The α vs β Trade-Off
You Can't Minimize Both
There's an inherent trade-off: lowering α (fewer false positives) increases β (more false negatives) unless you increase sample size. This is why sample size calculators ask for desired power (typically 80%) and significance level (typically 95%).
Industry Standards
- • α = 0.05 (5% false positive rate)
- • Power = 0.80 (80% detection rate)
- • β = 0.20 (20% false negative rate)
These are arbitrary conventions, but they're well-established and expected.
Adjust For Your Context
- • High-risk changes: Lower α (0.01), higher power (0.90)
- • Early exploration: Higher α (0.10), lower power (0.70)
- • Standard tests: Stick with 0.05 / 0.80
Document your choices upfront in your test plan.
How to Use This Knowledge
Before Running a Test:
- 1.Run a power analysis.
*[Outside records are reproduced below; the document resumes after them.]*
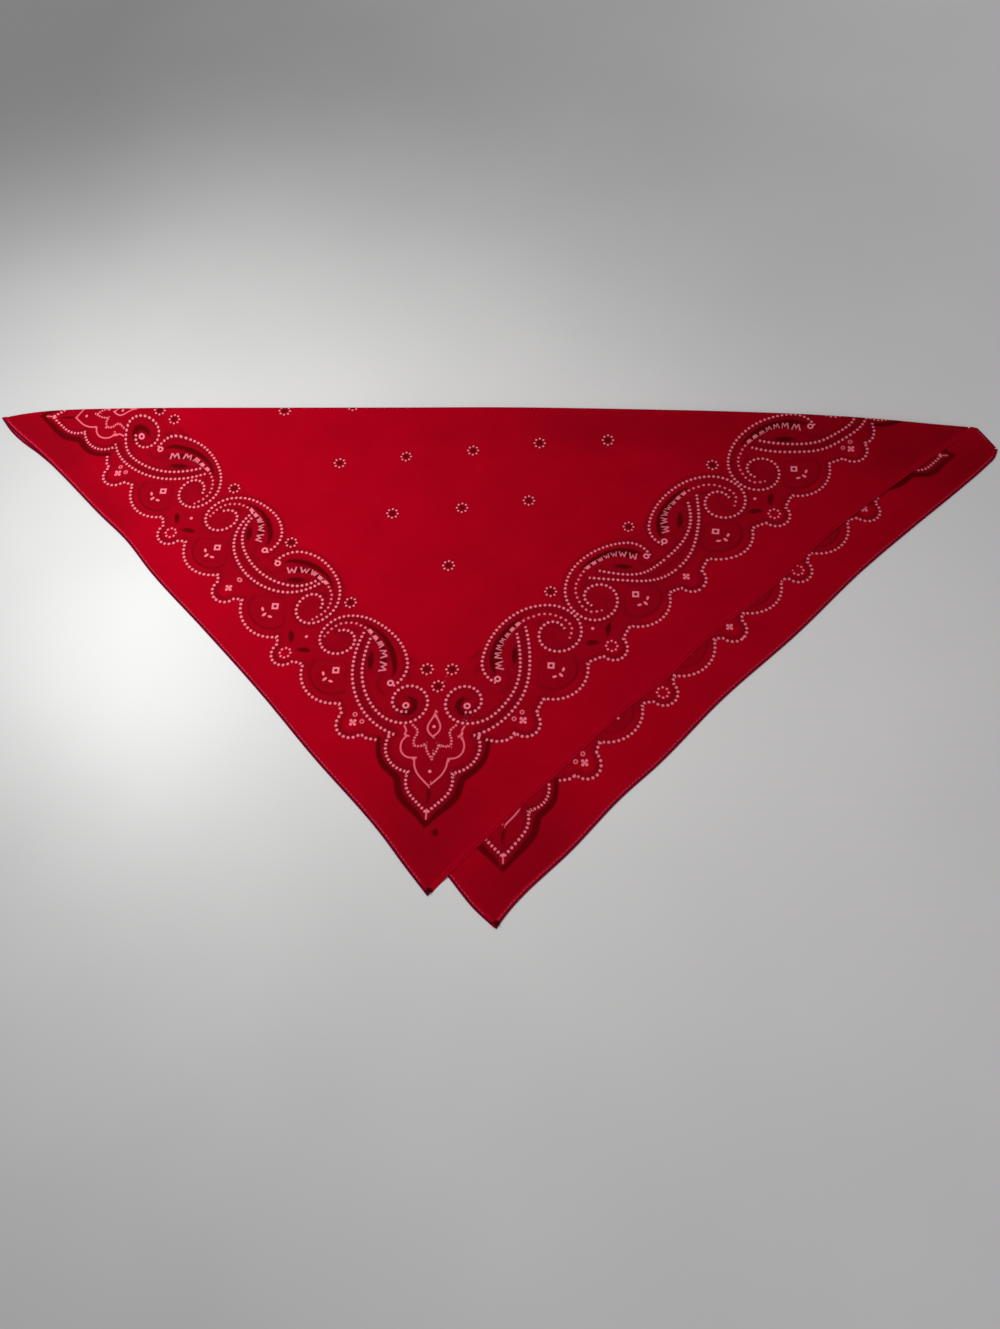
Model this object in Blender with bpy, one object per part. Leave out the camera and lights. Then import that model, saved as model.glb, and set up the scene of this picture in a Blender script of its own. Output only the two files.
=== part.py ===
"""A cotton bandana, folded once nearly corner to corner and lying flat.

Frame: X runs along the fold from the pointed end, Y from the loose corners to the fold, Z up. The origin
is under the middle of the outline. The underside lies on Z = 0. All sizes are in metres.

The cloth is a rectangle with the corners A, B, C and D. It is folded along A-E, where E is a point on the
side B-C close to C. The leaf A-B-E lies on the leaf A-D-C-E.
"""

import math

import bmesh
import bpy
import numpy as np

MM = 0.001

# ---- driving dimensions
CLOTH_WALL = 1.0 * MM
GAP = 0.3 * MM
HEM_WIDTH = 3.5 * MM
HEM_THICKNESS = 1.2 * MM
HEM_ROUNDING = 0.3 * MM
FOLD_TURN_DEPTH = 6.5 * MM
FOLD_RISE_REACH = 26.0 * MM
SHORTEST_COLUMN = 3.0 * MM
HEM_CORNER_EASE = 0.8 * MM
CLOSEST_COLUMNS = 1.5 * MM
CORNER_REACH = 20.0 * MM

# how much further in a hem's end is, for each metre of inset: the cotangent of the corner's angle
SLANT_AT_A = 0.58
SLANT_AT_E_FRONT = 0.95
SLANT_AT_E_BACK = -0.57

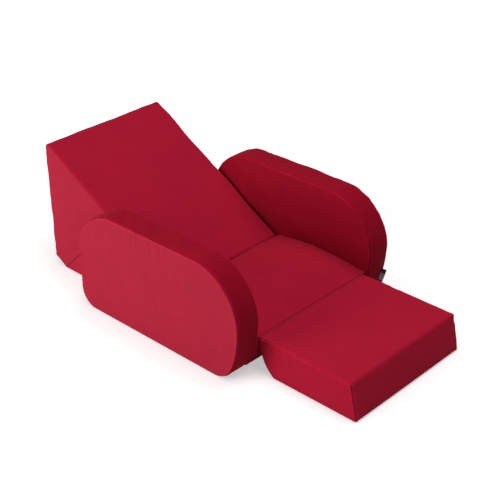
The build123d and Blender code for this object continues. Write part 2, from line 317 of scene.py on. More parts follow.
def outward(outline):
    """Unit normals of a closed anticlockwise outline in (y, z): the tangent turned a quarter clockwise."""
    tangent = np.roll(outline, -1, 0) - np.roll(outline, 1, 0)
    tangent /= np.linalg.norm(tangent, axis=1, keepdims=True)
    return np.column_stack([tangent[:, 1], -tangent[:, 0]])


def grid_normals(points):
    """Normals of the grid: the cross product of its two directions, with the poles pointing sideways."""
    around = np.roll(points, -1, 0) - np.roll(points, 1, 0)
    over = np.gradient(points, axis=1)
    normal = np.cross(around, over)
    normal /= np.maximum(np.linalg.norm(normal, axis=2, keepdims=True), 1e-12)
    normal[:, 0], normal[:, -1] = (-1, 0, 0), (1, 0, 0)
    return normal


class Block:
    """A block's grid of points and the measures that its seams, crowns and creases are worked out from."""

    def __init__(self, outline, middle, low, high, band_stops=(), step=STEP):
        self.outline, self.middle, self.low, self.high = outline, middle, low, high
        x, draw_in, shrink = ring_plan(low, high, band_stops, step)
        drawn = outline[:, None, :] - outward(outline)[:, None, :] * draw_in[None, :, None]
        flat = np.array(middle) + (1 - shrink)[None, :, None] * (drawn - np.array(middle))
        self.x = np.broadcast_to(x, flat.shape[:2])
        self.y, self.z = flat[..., 0], flat[..., 1]
        self.shrink = np.broadcast_to(shrink, flat.shape[:2])
        gaps = np.linalg.norm(np.roll(outline, -1, 0) - outline, axis=1)
        self.along = np.broadcast_to((np.cumsum(gaps) - gaps)[:, None], flat.shape[:2])
        self.length = float(gaps.sum())
        points = np.stack([self.x, self.y, self.z], -1)
        steps = np.linalg.norm(np.diff(points, axis=1), axis=2)
        across = np.concatenate([np.zeros((len(outline), 1)), np.cumsum(steps, 1)], 1)
        middle_of_rim = PANEL_RINGS + RIM_STEPS // 2
        low_seam = across - across[:, [middle_of_rim]]
        high_seam = across[:, [-1 - middle_of_rim]] - across
        self.seam = np.minimum(np.abs(low_seam), np.abs(high_seam))
        self.on_band = (low_seam > 0) & (high_seam > 0)
        self.points, self.normals = points, grid_normals(points)
        # 0.5 everywhere: no painted shade and no painted sheen until a block sets its own.
        self.tone = np.full(points.shape[:2], 0.5)


# %% [markdown]
# Real covers are never quite even. A slow swell, the gathers beside a seam and a single crease are each a
# field over the grid, in metres outwards, and fields are simply added up. The sines behind them have phases
# from a seeded generator, so the cloth comes out the same every time.

# %% Fields for cloth
def wander(values, wavelength, seed, waves=5):
    """A smooth random line through values, between about -1 and 1: a sum of sines of nearby wavelengths."""
    dice = np.random.default_rng(seed)
    lengths = wavelength * dice.uniform(0.6, 1.8, waves)
    phases = dice.uniform(0, 2 * math.pi, waves)
    total = sum(np.sin(2 * math.pi * values / size + phase) for size, phase in zip(lengths, phases))
    return total / math.sqrt(waves)


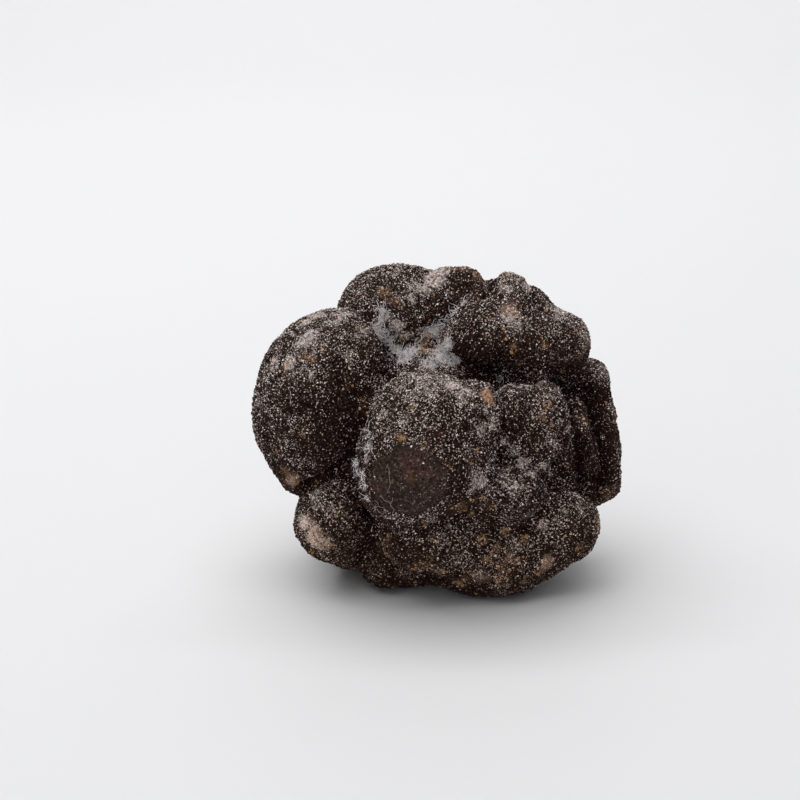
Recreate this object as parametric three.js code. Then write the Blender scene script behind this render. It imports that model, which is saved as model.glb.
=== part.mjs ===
// A black truffle: one solid fruit body of round lobes pressed together, 61 mm across, with
// low pyramid warts all over its skin but for one smooth bald patch.
// Millimetres, +Z up. It rests on small flat spots at z = 0. X runs across its widest side,
// and the side with the bald patch faces -Y. The origin is under the middle of its box.
import * as THREE from 'three';
import { mergeVertices } from 'three/addons/utils/BufferGeometryUtils.js';
import { ImprovedNoise } from 'three/addons/math/ImprovedNoise.js';

// Driving dimensions.
const WIDTH = 61;
const CREASE_ROUNDING = 0.8;
// The lobes aren't smooth: they have broad swells and smaller lumps.
const SWELLS = [
  { height: 0.8, pitch: 12 },
  { height: 0.35, pitch: 4.5 },
];
// The warts are larger than life, one on about every third point of the skin.
const WART_HEIGHT = 0.4;
const WART_SEED = 7;
// The bald patch is where this ball meets the skin.
const BALD_PATCH = { centre: new THREE.Vector3(-3.5, -25, 23.8), radius: 6.6 };
// Cuts along each edge of the icosahedron that becomes the skin, and about how long the
// skin's own edges get.
const SKIN_CUTS = 23;
const SKIN_EDGE = 1.45;

// A bulge is one round swelling of the flesh: its centre, its three radii, and its lean about
// Y in degrees, which carries its top towards +X.
const bulge = (x, y, z, rx, ry, rz, lean = 0) => ({
  centre: new THREE.Vector3(x, y, z),
  radii: new THREE.Vector3(rx, ry, rz),
  unlean: new THREE.Matrix3().setFromMatrix4(
    new THREE.Matrix4().makeRotationY(THREE.MathUtils.degToRad(-lean))),
});

// The lobes. The bulges of one lobe melt into each other over its softness; where two lobes
// meet, the skin folds in to a crease.
const LOBES = {
  heart: { softness: 4, bulges: [
    bulge(0, 3, 22.8, 18, 18, 16.9),
    bulge(17.2, 4, 21, 7.2, 9.5, 11),
    bulge(-7, 8, 30, 12, 12, 11),
    bulge(8, 9, 30, 11, 11, 11),
  ] },
  leftShoulder: { softness: 4, bulges: [
    bulge(-17.8, -1, 32.2, 10.5, 12, 12.1),
    bulge(-20.8, -3, 27, 6.6, 8, 7),
    bulge(-22, -4, 19, 2.8, 4, 2.8),
    bulge(-13.2, -2.5, 37, 5.4, 6.5, 5.4),
    bulge(-16.4, -1, 38.6, 6, 8, 6.1),
  ] },
  crown: { softness: 4, bulges: [
    bulge(-6.2, 9, 43.1, 7.7, 9.5, 7.6),
    bulge(-10.6, 8, 40.6, 5.3, 7, 4.6),
    bulge(-1.6, 9, 44, 4.8, 8, 4.4),
    bulge(5.2, 8, 46.7, 3.6, 6, 4.2),
    bulge(-5.6, 15, 40, 8.8, 8, 8),
  ] },
  rightShoulder: { softness: 2.5, bulges: [
    bulge(12.6, 0, 40.8, 11.6, 9, 6.2),
    bulge(10.8, 2, 44.4, 6.2, 7, 5.3),
    bulge(12.1, 2, 48.2, 2.8, 3.4, 2.5),
    bulge(15, 3, 45.2, 3, 5, 3),
    bulge(16.2, 3, 46, 2, 3, 2),
    bulge(21.4, 1, 39, 4, 5, 3.9),
    bulge(12, 8, 39, 9, 8, 7),
  ] },
  face: { softness: 4, bulges: [
    bulge(-1, -13, 27.3, 10.8, 12, 10.8),
    bulge(-4, -17, 22.3, 8, 8.5, 8),
    bulge(6.6, -16, 34.2, 3.2, 4, 3.4),
    bulge(5, -15.5, 21.5, 4.5, 5.5, 4.5),
  ] },
  rightCheek: { softness: 1.5, bulges: [
    bulge(14.6, -6, 27.8, 6.2, 9, 7.4),
    bulge(12.1, -11, 32.2, 2.3, 4.5, 4.6),
    bulge(17.3, -9, 31.5, 3.2, 5, 4.1),
    bulge(20.2, -7, 28.4, 1.8, 4.5, 3.4),
    bulge(16.8, -11, 24.8, 2.9, 4.5, 2.9),
  ] },
  innerFold: { softness: 1, bulges: [bulge(23.7, -4.5, 25, 1.9, 7.5, 8.6, -10)] },
  outerFold: { softness: 1, bulges: [bulge(28, 2, 21.4, 3.1, 8.6, 8.8, -6)] },
  rightEar: { softness: 1, bulges: [bulge(26.4, 7, 31, 3.4, 7, 5)] },
  rightFoot: { softness: 4, bulges: [
    bulge(7, -7, 7.6, 9.7, 10, 7.8),
    bulge(13.2, -6, 7.8, 7.4, 9, 7.2),
    bulge(20, -5, 11.6, 6.8, 9, 8),
    bulge(9.5, -13, 19.2, 8.5, 7, 5.6),
    bulge(-5, -2, 7.7, 7.6, 10.2, 7.9),
    bulge(-1.5, -12.5, 12.5, 7.5, 8.5, 6.5),
  ] },
  leftFoot: { softness: 3, bulges: [
    bulge(-17.1, -6, 11.6, 5.1, 7, 6.2),
    bulge(-13.8, 1, 8, 5.8, 7, 6.8),
    bulge(-14.6, -6, 12.4, 5, 7.4, 6.4),
    bulge(-15.6, -3, 15.6, 4.6, 6, 5),
  ] },
  nape: { softness: 4, bulges: [
    bulge(-1, 16, 32, 11, 11, 11),
    bulge(6, 19, 28, 8, 8, 9),
  ] },
  leftBack: { softness: 4, bulges: [
    bulge(-14.5, 9, 27, 13, 14, 12),
    bulge(-14.5, 10, 19, 8.5, 12, 8),
  ] },
  leftHeel: { softness: 3, bulges: [bulge(-10.5, 11, 11.6, 11.5, 13, 11.9)] },
  rightBack: { softness: 4, bulges: [
    bulge(14, 12, 27, 13, 13, 12),
    bulge(20, 9, 19, 7.5, 11, 9),
  ] },
  rightHeel: { softness: 4, bulges: [
    bulge(10.5, 12, 11.6, 12, 13, 11.9),
    bulge(2, 20, 14, 7, 6, 7),
  ] },
};

const local = new THREE.Vector3();
const scaled = new THREE.Vector3();

// About how far a point lies outside a bulge.
function outside({ centre, radii, unlean }, point) {
  local.subVectors(point, centre).applyMatrix3(unlean);
  const inRadii = scaled.copy(local).divide(radii).length();
  const steepness = scaled.divide(radii).length();
  return steepness > 0 ? (inRadii * (inRadii - 1)) / steepness : -radii.x;
}

// The smaller of two distances, with the corner between them rounded off.
function melt(a, b, softness) {
  const overlap = Math.max(softness - Math.abs(a - b), 0) / softness;
  return Math.min(a, b) - overlap * overlap * softness / 4;
}

const lobes = Object.values(LOBES);
const lobeDistance = ({ softness, bulges }, point) =>
  bulges.reduce((least, b) => melt(least, outside(b, point), softness), Infinity);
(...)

Use a sample size calculator to determine how many users you need for 80% power.
- 2.Set your MDE (Minimum Detectable Effect). What's the smallest lift worth detecting? Don't test for 0.5% lifts if you need 10,000,000 users.
- 3.Check if you have enough traffic. If you can't hit 80% power in a reasonable timeframe, reconsider the test.
After an Inconclusive Test:
- 1.Check your power. Did you actually have 80% power? If not, you might have missed a real effect.
- 2.Consider running longer. If you're at 50% power, doubling runtime might get you to 80%.
- 3.Accept the reality. If the effect is smaller than your MDE, it might not be worth detecting anyway.
Key Takeaways
- ✓Type I error (α): False positive, declaring a winner when there isn't one.
- ✓Type II error (β): False negative, missing a real effect.
- ✓Statistical power = 1 - β, probability of detecting a real effect. Target 80%.
- ✓Power increases with sample size, effect size, and higher α.
- ✓Always run a power analysis before starting a test to determine required sample size.
- ✓Inconclusive tests often mean low power, not necessarily no effect.